The "dirty ROM fiasco" was the reason the IIx, IIcx-SE/30 launch, the IIci and then the IIfx, along with every (?) Mac shipped until the Q630 and "Road Apple" PPCs had a ROM SIMM connector implemented on the pads that were finally left empty in those machines. Before that, ROM connector provision had only been for expansion, as on the Portable, not boo-boo band aid fixes.

Apple was forced to make the Principals of Connectix VERY, VERY rich individuals to the tune of one of those "undisclosed amounts," just like Microsoft was forced to do for the gang out at STAC Technologies back in the day!
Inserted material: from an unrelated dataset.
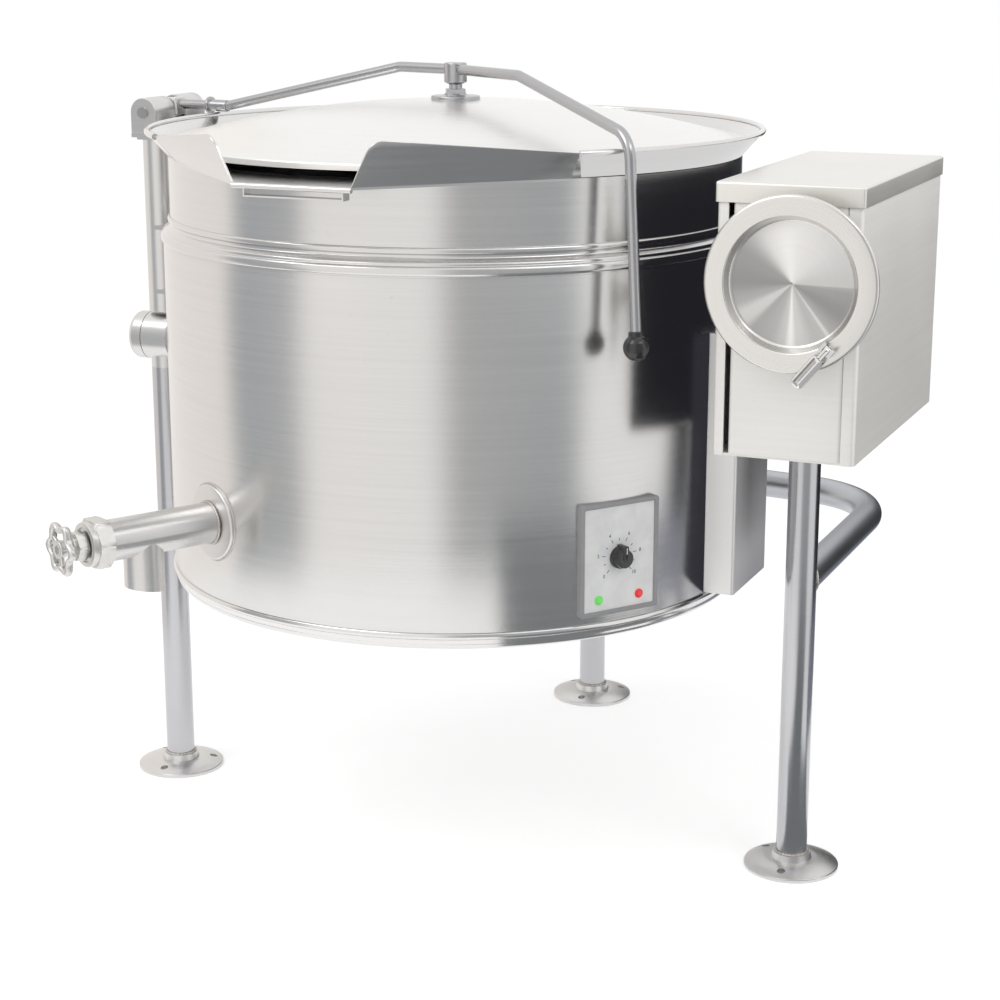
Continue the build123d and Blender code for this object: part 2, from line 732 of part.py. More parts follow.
tooth_step = 360.0 / gear_teeth
root_r = gear_pitch_r - tooth_down
with BuildPart() as worm_sector:
    with BuildSketch(Plane(origin=(gear_x0, 0, trunnion_z), x_dir=(0, 1, 0), z_dir=(1, 0, 0))):
        with BuildLine():
            low = radians(90 - sector_from)
            high = radians(90 - sector_to)
            mid = (low + high) / 2
            Line((0, 0), (root_r * cos(low), root_r * sin(low)))
            ThreePointArc((root_r * cos(low), root_r * sin(low)), (root_r * cos(mid), root_r * sin(mid)),
                          (root_r * cos(high), root_r * sin(high)))
            Line((root_r * cos(high), root_r * sin(high)), (0, 0))
        make_face()
        Circle(gear_hub_r)
        for tooth in range(int(sector_from // tooth_step) + 1, int(sector_to // tooth_step) + 1):
            Polygon(*tooth_points(tooth * tooth_step), align=None)
    extrude(amount=gear_w)
    bar_x(hub_x0, hub_x0 + gear_hub_w, 0, trunnion_z, gear_hub_r)
    bar_x(hub_x0 - 1, hub_x0 + gear_hub_w + 1, 0, trunnion_z, right_shaft_r, Mode.SUBTRACT)
save(worm_sector, "worm_sector")

# ---------------------------------------------------------------- worm, hand wheel and crank grip
thread_half = worm_lead * (1 - gear_tooth_share) / 2 - thread_ease
thread_flank = tan(radians(pressure_angle))
worm_root_r = worm_pitch_r - tooth_down
worm_len = worm_turns * worm_lead
shaft_front_y = wheel_y + dish_depth + wheel_sheet
with BuildPart() as worm_shaft:
    bar_y(shaft_front_y, worm_bearing_y[1] + worm_bearing_w, worm_x, worm_z, worm_shaft_r)
    bar_y(-worm_len / 2 - worm_lead / 3, worm_len / 2 + worm_lead / 3, worm_x, worm_z, worm_root_r)
    with BuildLine() as thread_line:
        Helix(pitch=worm_lead, height=worm_len, radius=worm_pitch_r,
              center=(worm_x, -worm_len / 2, worm_z), direction=(0, 1, 0))
    start = thread_line.line @ 0
    out = (Vector(start.X, 0, start.Z) - Vector(worm_x, 0, worm_z)).normalized()
    with BuildSketch(Plane(origin=start, x_dir=out, z_dir=thread_line.line % 0)):
        Polygon((-tooth_down - 1, -thread_half - tooth_down * thread_flank),
                (tooth_up, -thread_half + tooth_up * thread_flank),
                (tooth_up, thread_half - tooth_up * thread_flank),
                (-tooth_down - 1, thread_half + tooth_down * thread_flank), align=None)
    sweep(path=thread_line.line, is_frenet=True)
save(worm_shaft, "worm_shaft")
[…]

Use the IIsi or IIci ROM approach, much easier! :approve:

 

trag

Well-known member
. (In the case of the Apple II, hey, make the first ever 512MB DDR "Slinky" RAM card!) But hey, whatever works.
Heh, heh. I keep seeing those Apple II high speed SCSI cards going for $150+ and thinking, "How hard could that be to clone?"

I would strongly recommend looking at the work the MESS developers have done in documenting the Mac hardware:
http://mess.redump.net/mess:driver_info:mac_technical_notes

helpful diagrams of how the physical address space is mapped into the 24 and 32 bit logical address spaces depending on how the machine is configured. It's all done with the MMU.

There is a "RAM BASE" global variable, but I'm skeptical that just changing it to point to a bank of memory "somewhere high" would do what you want.

I'm pretty sure what "Mode32" mostly does is fix some bad/missing MMU maps so the early machines operate properly in 32 bit mode. If that's the case then it may well be possible to make a custom Mode32 that can operate as an OS patch with stock SE/30 ROMs, although it may almost be simpler to make a custom ROM upgrade based on the IIsi/ci 32-bit clean ROMs that natively supports discovering and mapping "high" memory.

Or I could be *completely* wrong about everything. Your mileage may vary.
Thank you for the pointers. Those are all avenues which will need exploring. Happily, I don't need to explore them right now. At the moment, all I need to do is correctly identify which hardware signals must reach the FPGA in order to be able to do what I want.

At worst, even if I can't map any of the extra memory as RAM, it sounds like dbraun (?) has figured out the basics of how to turn it into a RAM disk. So at worst, I could turn it into a big RAM disk and use it as swap space for virtual memory.

 

trag

Well-known member
Don't bother messing with MODE 32, there's no other way around their PATENTED software process.
The patent isn't a problem. It should be just about expired this year....

Use the IIsi or IIci ROM approach, much easier! :approve:
Almost certainly. However, those ROMs cause a few moments of screen artifacts at boot time. It'd be nice to have something a little more elegant. Not necessary, but nice.

Still, all this is far in the future.